Well, this week I offer you a painl
ess way to put your suntanned carcasses on the line without danger. All it’ll take is two hours of your time next Monday night. Monday nights are dead, anyhow.
I won’t ask you to hike down through 120° heat to the Mexican border to support Cesar Chavez’s farmworkers. I won’t ask you to brave National Guard rifles legging it from Selma to Montgomery. I won’t ask you to mass in front of the Century Plaza Hotel to protest Johnson’s war in the Nam and risk getting a ’tac squad baton up your nose, like we did back in 1967.
All I’ll ask is that you join with hundreds—maybe thousands—of us who will be picketing in front of CBS Television City on the corner of Fairfax and Beverly in Hollywood, between 9:00 and 11:00 at night, this coming Monday the 17th, to protest CBS’s cowardly cancellation of the Lou Grant series.
Photo: Gary Leonard
This protest is being jointly sponsored by Americans for Democratic Action and the American Civil Liberties Union.

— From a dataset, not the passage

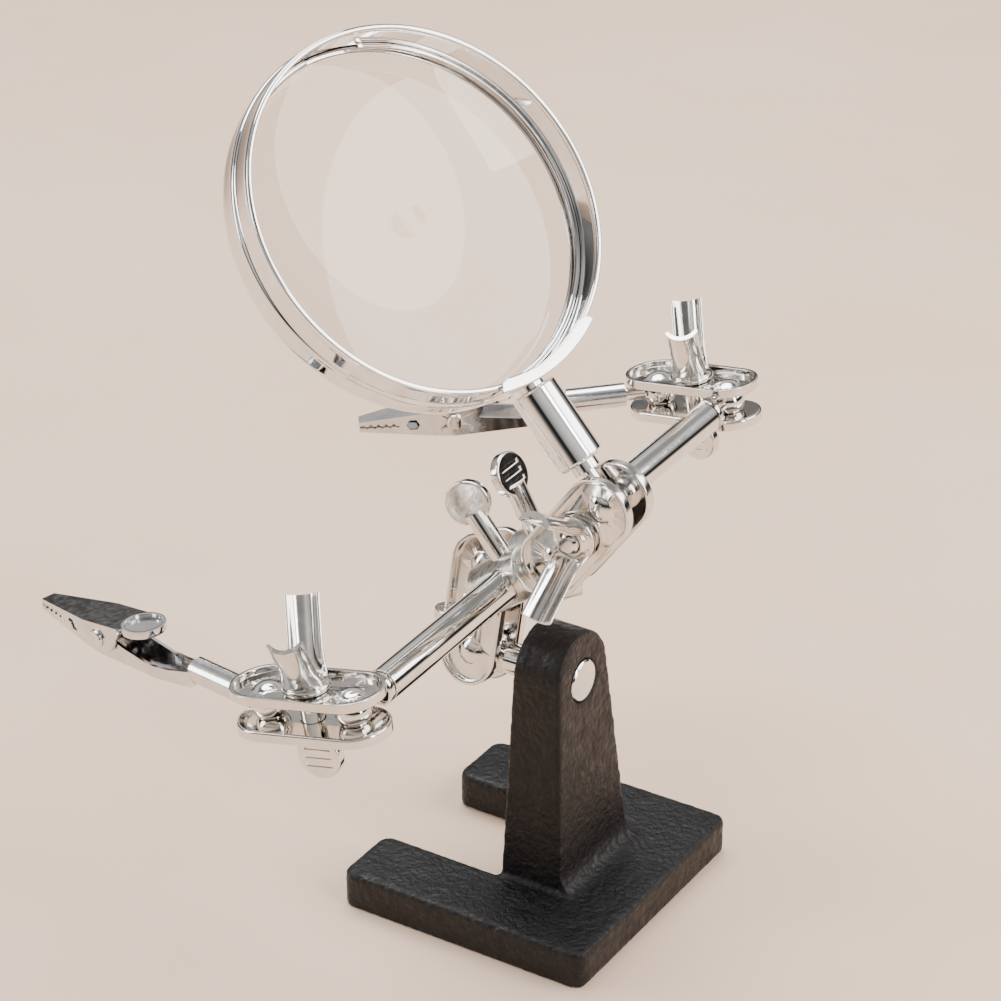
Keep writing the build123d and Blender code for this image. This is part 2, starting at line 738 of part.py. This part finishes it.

You will be in good company.
The company of those of us who understand that the ratings on Lou Grant was not the reason CBS canned what is, unarguably, one of the finest and most relevant shows ever to emerge from that charnel house of ashen cowardice and embalmed ideas known as the television industry. You will be in the company of those who can sweep away all the Uriah Heep disingenuousness of the spineless network executives who bowed to Falwell’s Moral Malignity and Wildmon’s pernicious Coalition for Redneck Television, and Reagan’s all-star hit squad of Chuck “El Cid” Heston and little Bobby Conrad, the town bully. You will be at one with those who are determined not to let the shadow legions take from us everything we prize by way of freedom of thought and speech, without one helluva fight.